WHAT TO WORK ON: Your task is to repeat all of the material exactly.

[Rows from a dataset]
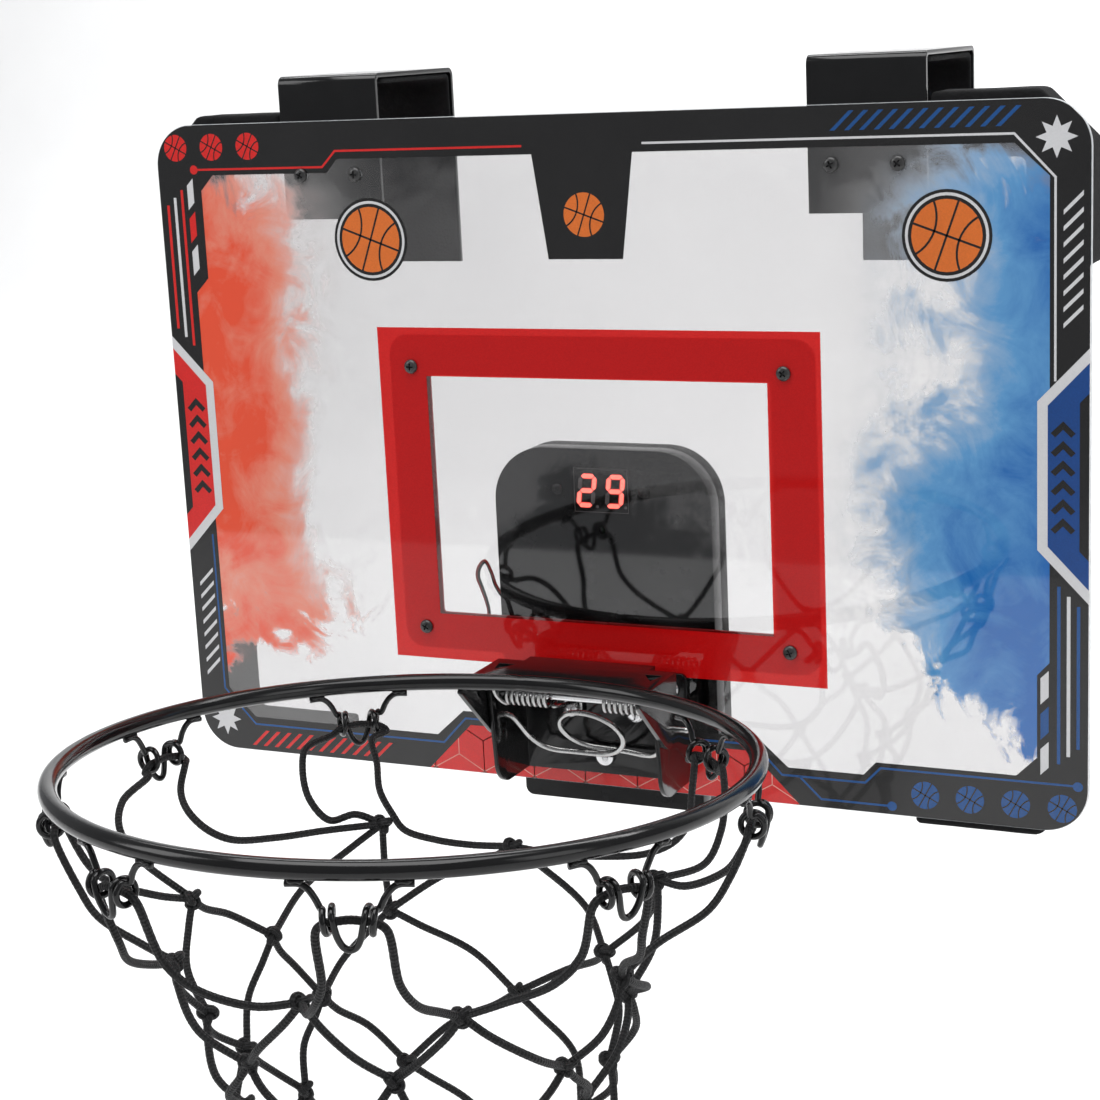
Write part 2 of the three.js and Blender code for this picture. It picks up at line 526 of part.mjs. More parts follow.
hookAngles.forEach((angle, i) => add(`net_hook_${i + 1}`, netHook(angle), LOOK.black));

// ---- net: its outer shape as one open sleeve ----
const netSleeve = () => {
  const top = -HOOKS.drop - HOOKS.wire - GAP - 0.6;
  const half = NET.wall / 2;
  const outer = NET.radii.map(([k, r]) => new THREE.Vector2(r + half, -k * NET.depth));
  const inner = NET.radii.map(([k, r]) => new THREE.Vector2(r - half, -k * NET.depth)).reverse();
  const g = new THREE.LatheGeometry([...inner, ...outer, inner[0]].reverse(), 28).rotateX(Math.PI / 2);
  const p = g.attributes.position;
  for (let i = 0; i < p.count; i++) {
    const depth = -p.getZ(i) / NET.depth;
    const slope = -Math.tan(RING.tilt) * (1 - depth);
    p.setZ(i, p.getZ(i) + p.getY(i) * slope);
  }
  return g.translate(0, RING.y - top * Math.sin(RING.tilt), RING.z + top);
};
add("net", netSleeve(), LOOK.net);

// ---- origin on the door's top edge, midway between its faces ----
const model = new THREE.Group();
part.position.set(0, -(DOOR.front + DOOR.back) / 2, -DOOR.top);
model.add(part);

export default model;
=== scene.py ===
"""Looks of the over-door basketball hoop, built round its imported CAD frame. Metres, in the frame's axes."""

import math
import random

import bpy
import numpy as np
from mathutils import Matrix, Vector, noise


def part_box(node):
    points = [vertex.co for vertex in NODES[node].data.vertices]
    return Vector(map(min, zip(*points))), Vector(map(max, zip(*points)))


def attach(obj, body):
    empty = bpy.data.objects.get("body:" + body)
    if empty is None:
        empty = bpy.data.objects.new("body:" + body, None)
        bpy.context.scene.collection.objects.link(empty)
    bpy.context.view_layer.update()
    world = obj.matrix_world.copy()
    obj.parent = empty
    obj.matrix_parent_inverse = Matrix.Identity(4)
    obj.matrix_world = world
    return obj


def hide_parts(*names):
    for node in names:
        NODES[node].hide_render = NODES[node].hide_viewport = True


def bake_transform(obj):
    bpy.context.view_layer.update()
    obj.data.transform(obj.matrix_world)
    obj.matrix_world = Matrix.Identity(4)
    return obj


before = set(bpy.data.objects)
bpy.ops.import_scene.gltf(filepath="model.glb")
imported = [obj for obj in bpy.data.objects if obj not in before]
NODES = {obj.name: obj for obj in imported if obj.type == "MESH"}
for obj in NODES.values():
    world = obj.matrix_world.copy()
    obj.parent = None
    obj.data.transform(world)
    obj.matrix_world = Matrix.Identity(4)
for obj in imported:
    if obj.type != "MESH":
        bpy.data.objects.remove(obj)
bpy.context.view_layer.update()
MM = 0.001
TURN = 2 * math.pi

# ---- places taken from the frame ----
# Board coordinates are millimetres from the board's centre line, front face and bottom edge.
BOARD_LO, BOARD_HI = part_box("backboard")
BOARD_W = (BOARD_HI.x - BOARD_LO.x) / MM
BOARD_H = (BOARD_HI.z - BOARD_LO.z) / MM
BOARD_T = (BOARD_HI.y - BOARD_LO.y) / MM
CORNER_R = 19
RING_LO, RING_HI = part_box("rim_ring")
RING_TUBE = 3.54
RING_R = (RING_HI.x - RING_LO.x) / MM / 2 - RING_TUBE
RING_TILT = math.radians(3.26)


def at(x, y, z):
    """A point given in board coordinates, in millimetres."""
    return Vector((x * MM, BOARD_LO.y + y * MM, BOARD_LO.z + z * MM))


RING_CENTRE = (RING_LO + RING_HI) / 2
RING_Y = (RING_CENTRE.y - BOARD_LO.y) / MM
RING_Z = (RING_CENTRE.z - BOARD_LO.z) / MM


def in_scene(name, data):
    """A new object in the scene, from its mesh, curve, lamp or camera."""
    made = bpy.data.objects.new(name, data)
    bpy.context.scene.collection.objects.link(made)
    return made


# ---- camera ----
def make_camera():
    """The camera, at the place and angle fitted to the photograph."""
    data = bpy.data.cameras.new("camera")
    data.lens, data.sensor_width = 74.69, 36
    data.clip_start, data.clip_end = 0.05, 30
    camera = in_scene("camera", data)
    right = Vector((0.90713, 0.41820, -0.04729))
    up = Vector((-0.05061, 0.21994, 0.97422))
    back = Vector((0.41781, -0.88134, 0.22067))
    turn = Matrix((right, up, back)).transposed().to_4x4()
    camera.matrix_world = Matrix.Translation((0.40224, -0.94746, 0.01840)) @ turn
    bpy.context.scene.camera = camera


make_camera()


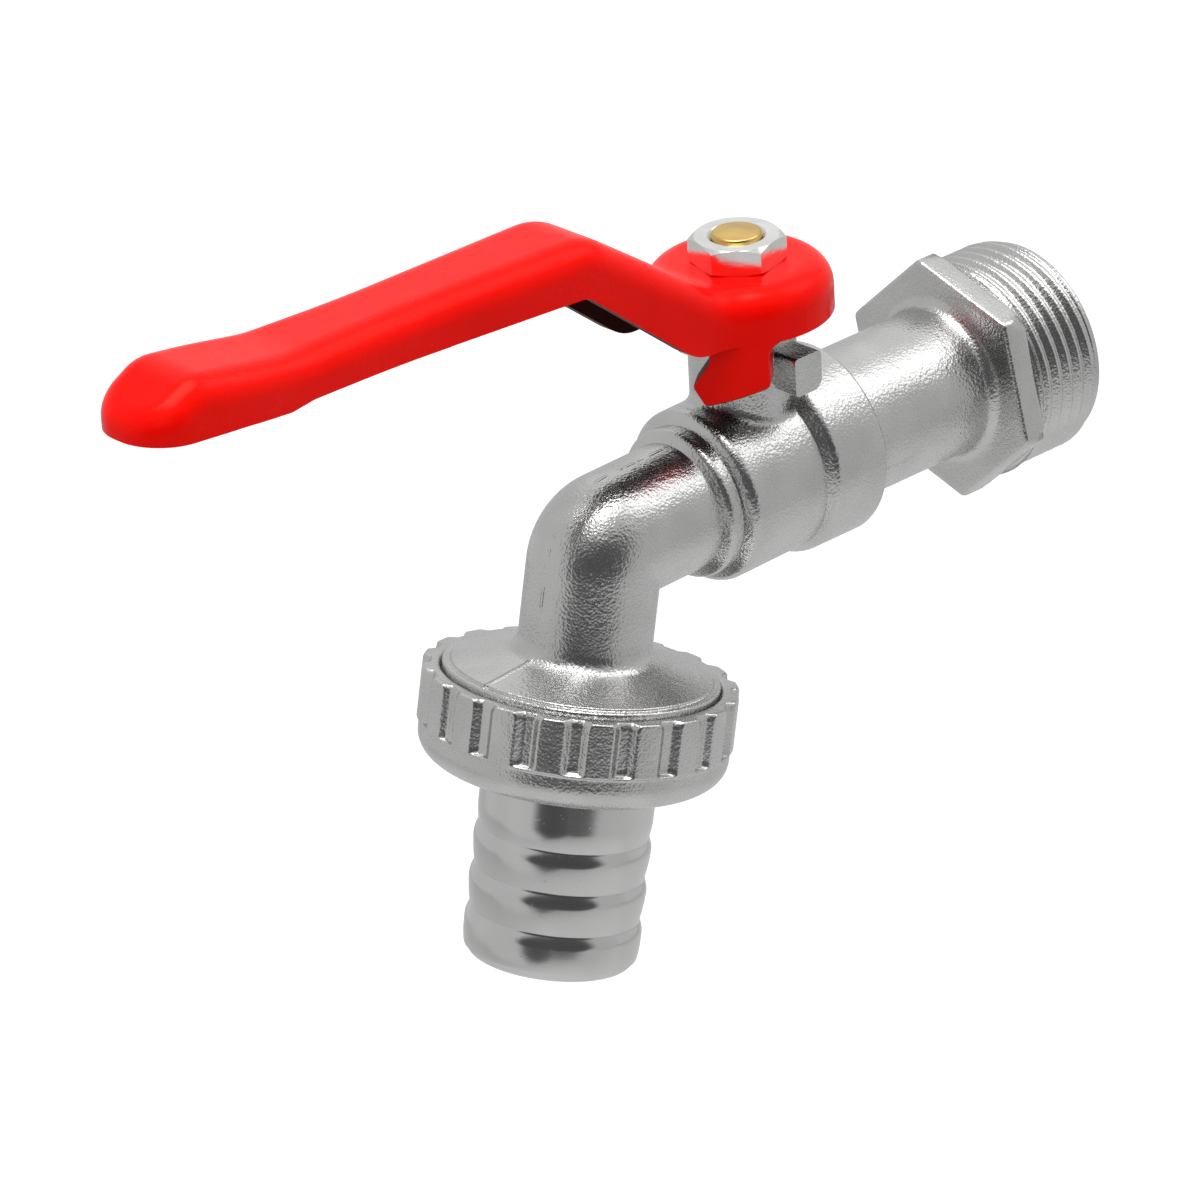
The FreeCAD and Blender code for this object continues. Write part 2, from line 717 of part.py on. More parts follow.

FINISHED ANSWER:
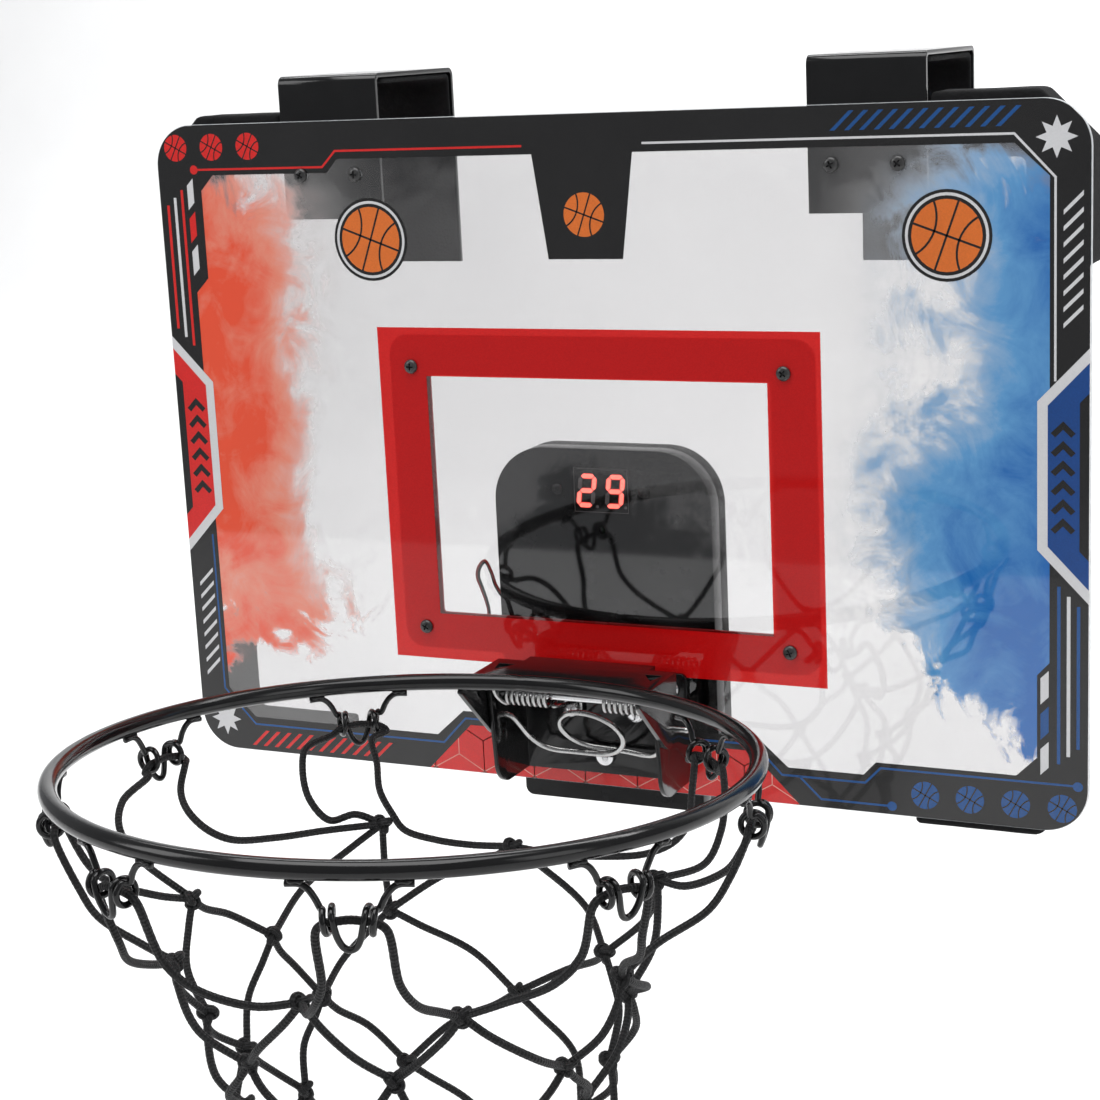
Write part 2 of the three.js and Blender code for this picture. It picks up at line 526 of part.mjs. More parts follow.
hookAngles.forEach((angle, i) => add(`net_hook_${i + 1}`, netHook(angle), LOOK.black));

// ---- net: its outer shape as one open sleeve ----
const netSleeve = () => {
  const top = -HOOKS.drop - HOOKS.wire - GAP - 0.6;
  const half = NET.wall / 2;
  const outer = NET.radii.map(([k, r]) => new THREE.Vector2(r + half, -k * NET.depth));
  const inner = NET.radii.map(([k, r]) => new THREE.Vector2(r - half, -k * NET.depth)).reverse();
  const g = new THREE.LatheGeometry([...inner, ...outer, inner[0]].reverse(), 28).rotateX(Math.PI / 2);
  const p = g.attributes.position;
  for (let i = 0; i < p.count; i++) {
    const depth = -p.getZ(i) / NET.depth;
    const slope = -Math.tan(RING.tilt) * (1 - depth);
    p.setZ(i, p.getZ(i) + p.getY(i) * slope);
  }
  return g.translate(0, RING.y - top * Math.sin(RING.tilt), RING.z + top);
};
add("net", netSleeve(), LOOK.net);

// ---- origin on the door's top edge, midway between its faces ----
const model = new THREE.Group();
part.position.set(0, -(DOOR.front + DOOR.back) / 2, -DOOR.top);
model.add(part);

export default model;
=== scene.py ===
"""Looks of the over-door basketball hoop, built round its imported CAD frame. Metres, in the frame's axes."""

import math
import random

import bpy
import numpy as np
from mathutils import Matrix, Vector, noise


def part_box(node):
    points = [vertex.co for vertex in NODES[node].data.vertices]
    return Vector(map(min, zip(*points))), Vector(map(max, zip(*points)))


def attach(obj, body):
    empty = bpy.data.objects.get("body:" + body)
    if empty is None:
        empty = bpy.data.objects.new("body:" + body, None)
        bpy.context.scene.collection.objects.link(empty)
    bpy.context.view_layer.update()
    world = obj.matrix_world.copy()
    obj.parent = empty
    obj.matrix_parent_inverse = Matrix.Identity(4)
    obj.matrix_world = world
    return obj


def hide_parts(*names):
    for node in names:
        NODES[node].hide_render = NODES[node].hide_viewport = True


def bake_transform(obj):
    bpy.context.view_layer.update()
    obj.data.transform(obj.matrix_world)
    obj.matrix_world = Matrix.Identity(4)
    return obj


before = set(bpy.data.objects)
bpy.ops.import_scene.gltf(filepath="model.glb")
imported = [obj for obj in bpy.data.objects if obj not in before]
NODES = {obj.name: obj for obj in imported if obj.type == "MESH"}
for obj in NODES.values():
    world = obj.matrix_world.copy()
    obj.parent = None
    obj.data.transform(world)
    obj.matrix_world = Matrix.Identity(4)
for obj in imported:
    if obj.type != "MESH":
        bpy.data.objects.remove(obj)
bpy.context.view_layer.update()
MM = 0.001
TURN = 2 * math.pi

# ---- places taken from the frame ----
# Board coordinates are millimetres from the board's centre line, front face and bottom edge.
BOARD_LO, BOARD_HI = part_box("backboard")
BOARD_W = (BOARD_HI.x - BOARD_LO.x) / MM
BOARD_H = (BOARD_HI.z - BOARD_LO.z) / MM
BOARD_T = (BOARD_HI.y - BOARD_LO.y) / MM
CORNER_R = 19
RING_LO, RING_HI = part_box("rim_ring")
RING_TUBE = 3.54
RING_R = (RING_HI.x - RING_LO.x) / MM / 2 - RING_TUBE
RING_TILT = math.radians(3.26)


def at(x, y, z):
    """A point given in board coordinates, in millimetres."""
    return Vector((x * MM, BOARD_LO.y + y * MM, BOARD_LO.z + z * MM))


RING_CENTRE = (RING_LO + RING_HI) / 2
RING_Y = (RING_CENTRE.y - BOARD_LO.y) / MM
RING_Z = (RING_CENTRE.z - BOARD_LO.z) / MM


def in_scene(name, data):
    """A new object in the scene, from its mesh, curve, lamp or camera."""
    made = bpy.data.objects.new(name, data)
    bpy.context.scene.collection.objects.link(made)
    return made


# ---- camera ----
def make_camera():
    """The camera, at the place and angle fitted to the photograph."""
    data = bpy.data.cameras.new("camera")
    data.lens, data.sensor_width = 74.69, 36
    data.clip_start, data.clip_end = 0.05, 30
    camera = in_scene("camera", data)
    right = Vector((0.90713, 0.41820, -0.04729))
    up = Vector((-0.05061, 0.21994, 0.97422))
    back = Vector((0.41781, -0.88134, 0.22067))
    turn = Matrix((right, up, back)).transposed().to_4x4()
    camera.matrix_world = Matrix.Translation((0.40224, -0.94746, 0.01840)) @ turn
    bpy.context.scene.camera = camera


make_camera()


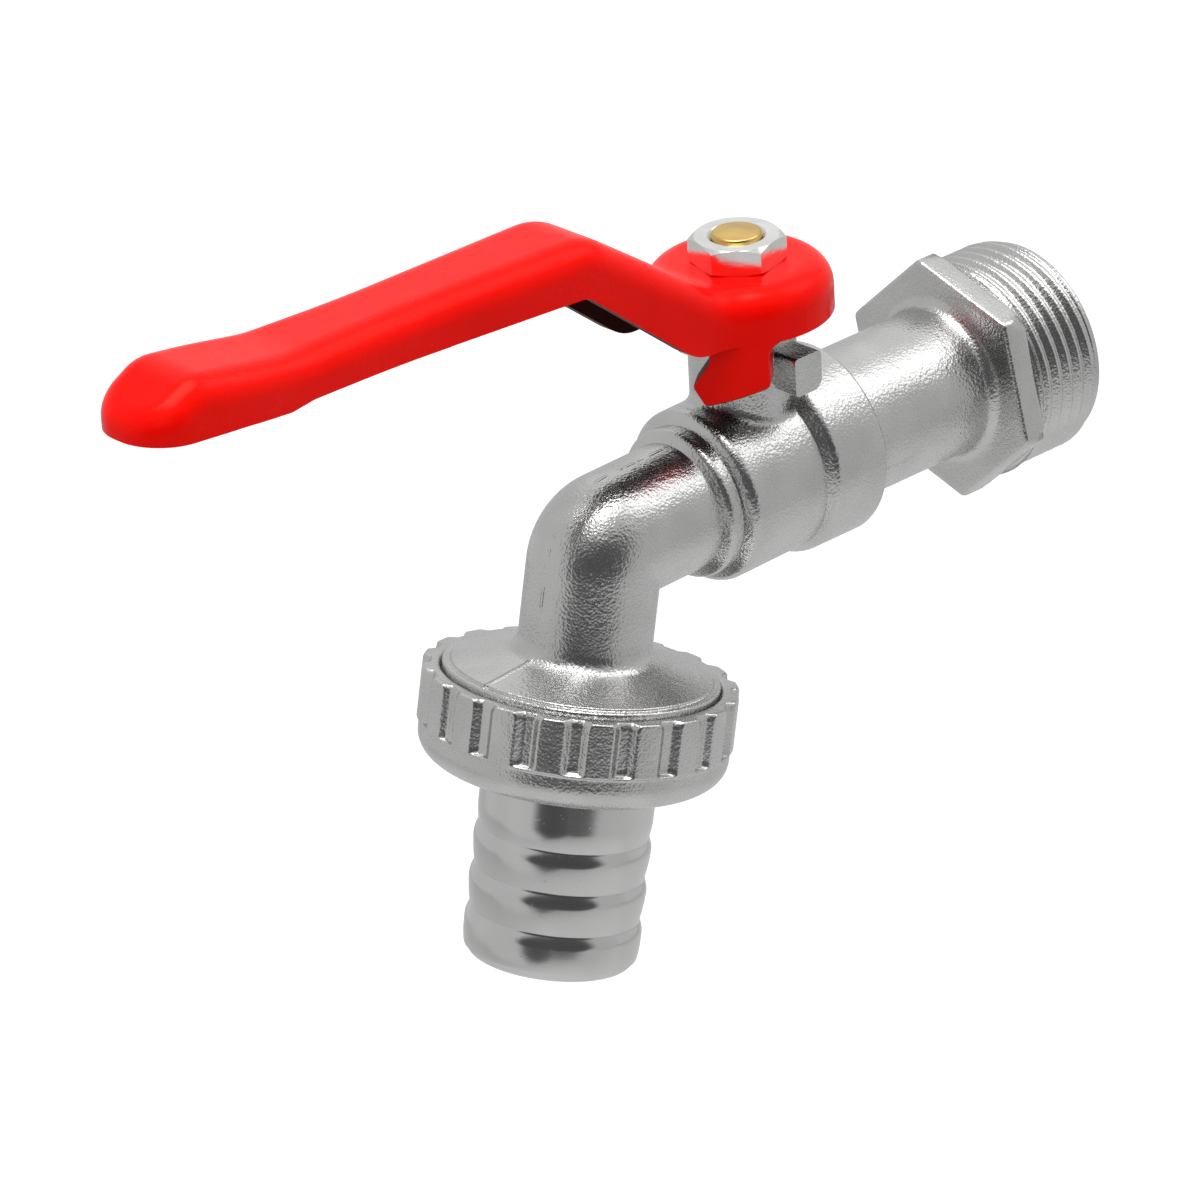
The FreeCAD and Blender code for this object continues. Write part 2, from line 717 of part.py on. More parts follow.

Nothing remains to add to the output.